The task: In the listing below, locate the line containing "top of the shank" and the line containing "import math". Output both of them and every line between, exactly as written, and nothing more.

Data provided:
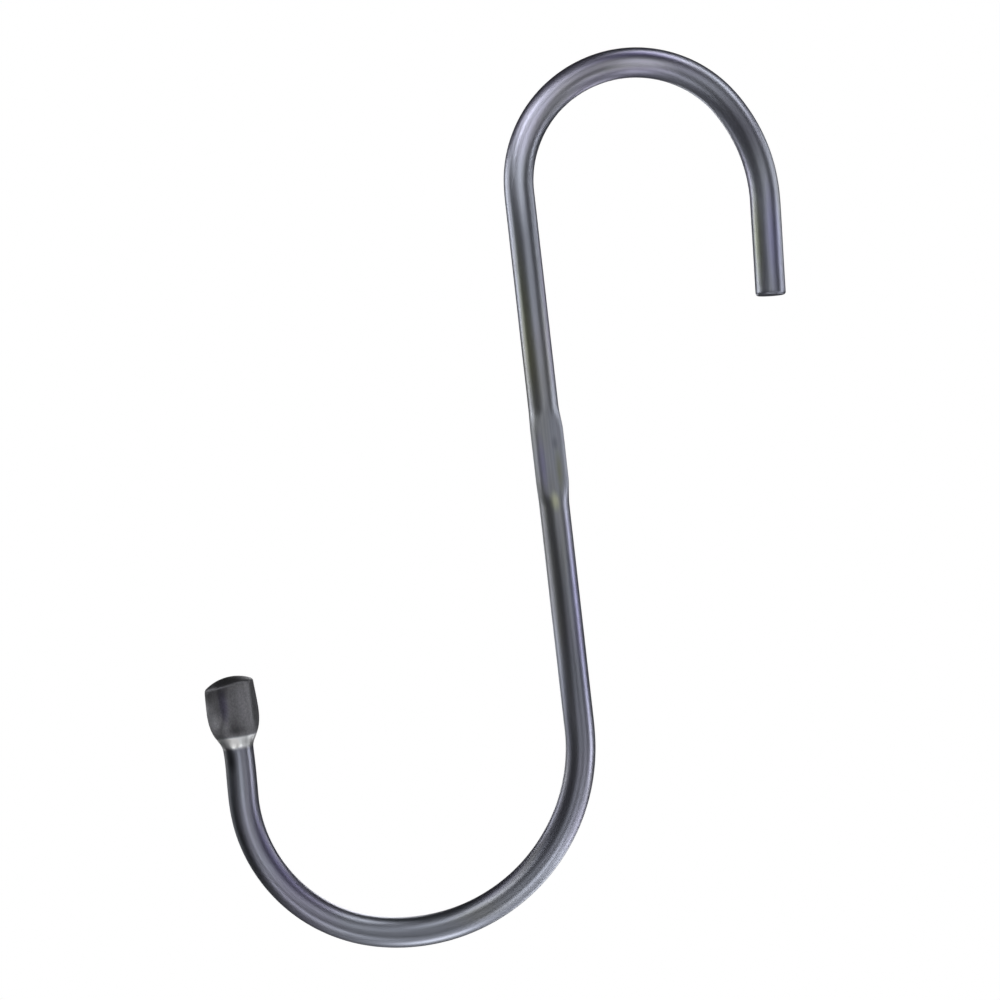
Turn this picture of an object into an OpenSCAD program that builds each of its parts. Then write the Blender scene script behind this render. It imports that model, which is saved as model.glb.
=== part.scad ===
// Paint bucket hook: one length of round steel rod bent into an S.
// The small hook goes over a ladder rung. The big hook holds the bucket's bail, and the
// rod's end there is upset into a knob, so that the bail can't slide off.
// hook() reads as the bending order: each stretch of rod is followed by what comes after it.
// Origin: where the rung touches the inside of the small hook. +Z up, hook in the XZ plane.

/* [Rod] */
// Diameter of the round rod
rod_d = 6.35; // [5:0.05:8]
// Length of the straight shank between the two hooks
shank_len = 112; // [60:1:200]
// Amount by which a bend draws the rod in, on its radius
bend_draw = 0.03; // [0.02:0.01:0.1]
// Chamfer round the plain sawn end
tip_chamfer = 0.6; // [0.2:0.1:1]

/* [Rung hook] */
// Radius of the bend that sits on the rung, to the middle of the rod
rung_r = 24.5; // [18:0.5:32]
// Radius of the wider bend that leads to the plain arm, to the middle of the rod
rung_wide_r = 34.5; // [25:0.5:50]
// Angle turned by the wider bend
rung_wide_a = 37; // [10:1:60]
// Angle by which the plain arm leans in towards the shank
rung_lean = 3; // [0:0.5:6]
// Straight length of the plain arm
rung_arm = 19.6; // [12:0.1:40]

/* [Bail hook] */
// Radius of the bend that leaves the shank, to the middle of the rod
bail_wide_r = 38.3; // [30:0.1:50]
// Angle turned by the bend that leaves the shank
bail_wide_a = 104.5; // [60:0.5:120]
// Radius of the bend that rises to the knob, to the middle of the rod
bail_r = 31; // [24:0.5:40]
// Angle by which the knob's arm leans in towards the shank
bail_lean = 1.2; // [0:0.1:6]
// Straight length of the arm below the knob
bail_arm = 10.8; // [4:0.1:30]

/* [Knob] */
// Widest diameter of the knob
knob_d = 11; // [10:0.1:14]
// Length of the knob from its neck to its top
knob_len = 14.4; // [12:0.1:20]
// Height of the knob's widest place above the neck
knob_belly = 6.7; // [5:0.1:9]
// Radius of the bowl-shaped underside, seen from the side
knob_bowl_r = 10.5; // [8:0.1:14]
// Radius of the barrel-shaped side above the widest place
knob_barrel_r = 36; // [20:1:60]
// Radius of the domed top
knob_dome_r = 9.3; // [8:0.1:14]
// Distance of the dome's peak from the knob's own axis, towards the shank
knob_dome_off = 0.8; // [0:0.1:1.5]
// Distance across the soft flats that the upsetting dies leave
knob_flats = 10; // [9.6:0.1:14]
// Angle by which the edge between the two front flats is turned away from the shank
knob_turn = 10; // [0:1:30]
// Angle by which the knob leans away from the shank
knob_lean = 3.3; // [0:0.1:4]

/* [Stamping flat] */
// Length of the flat pressed into the front of the shank, with its ramps
pad_len = 20; // [12:0.5:30]
// Distance from the small hook's bend to the middle of the flat
pad_from_bend = 55; // [20:0.5:90]
// Depth of the flat below the rod's surface
pad_depth = 0.4; // [0.2:0.05:1]
// Length of the ramp at each end of the flat
pad_ramp = 4; // [1:0.1:5]
// Amount by which the pressed metal swells out at each side
pad_swell = 0.25; // [0.1:0.05:0.5]
// Angle by which the flat is turned from the front, towards the plain arm's side
pad_turn = 17; // [0:1:30]

/* [Hidden] */

$fn = 48;
rod_r = rod_d / 2;
// a half turn, plus the lean of the arm, is shared out between the two bends of a hook
rung_a = 180 + rung_lean - rung_wide_a;
bail_a = 180 + bail_lean - bail_wide_a;
// the knob swings about a place in the arm this far below the neck
knob_pivot = rod_r;
knob_sides = 6;
// pressing sinks the swollen metal forward of the rod's own axis
pad_shift = pad_depth + pad_swell / 2;
// anything past this distance from the axis is clear of the rod
clear_r = rod_d;
// each bend runs this far into the metal before and after it
let_in = 0.3;

// Rod bent from +Z towards +X by angle a on radius r, then what follows it.
// The second bend in a row is drawn in twice.
module bend(r, a, drawn = 1) {
    extra = let_in / r * 180 / PI;
    translate([r, 0, 0]) {
        rotate([90, a + extra - 180, 0])
            rotate_extrude(angle = a + 2 * extra) translate([r, 0]) circle(rod_r - drawn * bend_draw);
        rotate([0, a, 0]) translate([-r, 0, 0]) children();
    }
}

// The straight arm with the sawn end, whose edge is broken
module plain_arm() {
    straight = rung_arm - tip_chamfer;
    cylinder(d = rod_d, h = straight);
    translate([0, 0, straight]) cylinder(r1 = rod_r, r2 = rod_r - tip_chamfer, h = tip_chamfer);
}

// Metal pushed out sideways by the press: a short fatter rod, set forward, with tapered ends
module pad_swelling() {
    inner_r = rod_r - pad_shift - pad_swell;
    body_r = rod_r + pad_swell;
    body_len = pad_len - 2 * pad_ramp;
    translate([0, -pad_shift, 0]) {
        translate([0, 0, -body_len / 2]) cylinder(r = body_r, h = body_len);
        for (end = [0, 1]) mirror([0, 0, end])
            translate([0, 0, body_len / 2]) cylinder(r1 = body_r, r2 = inner_r, h = 2 * pad_ramp);
    }
}

// What the press takes off the front: a bar with a level face and a ramp at each end
module pad_cutter() {
    rise = clear_r - (rod_r - pad_depth);
    flat_half = pad_len / 2 - pad_ramp;
    open_half = flat_half + pad_ramp * rise / pad_depth;
    translate([-clear_r, -clear_r, 0]) rotate([90, 0, 90]) linear_extrude(2 * clear_r)
        polygon([[0, open_half], [rise, flat_half], [rise, -flat_half], [0, -open_half]]);
}

// Where the press struck: on the front, turned a little towards the plain arm's side
module at_pad() {
    translate([0, 0, pad_from_bend]) rotate([0, 0, -pad_turn]) children();
}

// The straight shank with its stamping flat, then what follows it
module shank() {
    difference() {
        union() {
            cylinder(d = rod_d, h = shank_len);
            at_pad() pad_swelling();
        }
        at_pad() pad_cutter();
    }
    translate([0, 0, shank_len]) children();
}

// Half section of the knob: bowl underneath, barrel above the belly
module knob_section() {
    knob_r = knob_d / 2;
    intersection() {
        square([knob_r, knob_belly]);
        translate([knob_r - knob_bowl_r, knob_belly]) circle(knob_bowl_r);
    }
    translate([0, knob_belly]) intersection() {
        square([knob_r, knob_len - knob_belly]);
        translate([knob_r - knob_barrel_r, 0]) circle(knob_barrel_r);
    }
}

// The knob on its own axis: the dies leave six soft flats, and the last blow an off-centre dome
module knob_form() {
    intersection() {
        rotate_extrude() knob_section();
        rotate([0, 0, 180 / knob_sides - knob_turn])
            cylinder(d = knob_flats / cos(180 / knob_sides), h = knob_len, $fn = knob_sides);
        translate([knob_dome_off, 0, knob_len - knob_dome_r]) sphere(knob_dome_r);
    }
}

// The arm that carries the knob: the rod runs on inside it, so that the neck is as thick as the rod
module knob_arm() {
    cylinder(d = rod_d, h = bail_arm + knob_belly);
    translate([0, 0, bail_arm - knob_pivot]) rotate([0, -knob_lean, 0])
        translate([0, 0, knob_pivot]) knob_form();
}

// The whole hook, bent both ways from the top of the shank
module hook() {
    color("lightslategray")
        translate([-rung_r, 0, rod_r - rung_r]) {
            bend(rung_r, rung_a) bend(rung_wide_r, rung_wide_a, drawn = 2) plain_arm();
            rotate([0, 180, 0])
                shank() bend(bail_wide_r, bail_wide_a) bend(bail_r, bail_a, drawn = 2) knob_arm();
        }
}

hook();
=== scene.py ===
# %% [markdown]
# # A paint bucket hook, bent from one steel rod
# The real hook is a length of quarter inch round steel. One end is sawn off plain and goes over a
# ladder rung. The other end is upset into a knob, so that a bucket's bail can't slide off. The rod is
# zinc plated, which leaves a dull bluish grey skin with streaks that run along the metal.
#
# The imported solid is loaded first. It gives the true size and the frame: metres, +Z up along the
# shank, the hook in the XZ plane, and the stamping flat facing -Y.

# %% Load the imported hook
import math

import bpy
import numpy as np
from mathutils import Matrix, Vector


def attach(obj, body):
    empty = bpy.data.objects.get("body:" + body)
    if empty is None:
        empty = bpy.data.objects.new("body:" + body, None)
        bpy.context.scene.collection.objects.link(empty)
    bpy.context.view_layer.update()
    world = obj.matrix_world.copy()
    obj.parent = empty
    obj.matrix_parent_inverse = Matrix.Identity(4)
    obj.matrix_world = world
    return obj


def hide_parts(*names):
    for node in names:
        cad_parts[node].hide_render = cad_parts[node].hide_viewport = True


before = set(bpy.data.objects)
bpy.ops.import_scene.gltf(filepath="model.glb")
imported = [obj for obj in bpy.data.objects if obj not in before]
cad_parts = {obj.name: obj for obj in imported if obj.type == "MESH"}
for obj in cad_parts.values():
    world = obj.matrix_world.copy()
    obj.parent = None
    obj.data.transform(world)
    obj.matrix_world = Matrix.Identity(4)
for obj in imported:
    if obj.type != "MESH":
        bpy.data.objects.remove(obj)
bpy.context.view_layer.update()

# %% [markdown]
# ## The bending table
# A bent rod is described as a bender makes it: so much straight, then so many degrees round such a
# radius, and so on to the end. The table starts at the middle of the knob's top. The first short
# turn is the knob's own lean, where the upset metal has crept sideways off the rod's axis.
# Angles are positive where the rod turns left as it is followed. Lengths are in millimetres.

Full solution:
// The whole hook, bent both ways from the top of the shank
module hook() {
    color("lightslategray")
        translate([-rung_r, 0, rod_r - rung_r]) {
            bend(rung_r, rung_a) bend(rung_wide_r, rung_wide_a, drawn = 2) plain_arm();
            rotate([0, 180, 0])
                shank() bend(bail_wide_r, bail_wide_a) bend(bail_r, bail_a, drawn = 2) knob_arm();
        }
}

hook();
=== scene.py ===
# %% [markdown]
# # A paint bucket hook, bent from one steel rod
# The real hook is a length of quarter inch round steel. One end is sawn off plain and goes over a
# ladder rung. The other end is upset into a knob, so that a bucket's bail can't slide off. The rod is
# zinc plated, which leaves a dull bluish grey skin with streaks that run along the metal.
#
# The imported solid is loaded first. It gives the true size and the frame: metres, +Z up along the
# shank, the hook in the XZ plane, and the stamping flat facing -Y.

# %% Load the imported hook
import math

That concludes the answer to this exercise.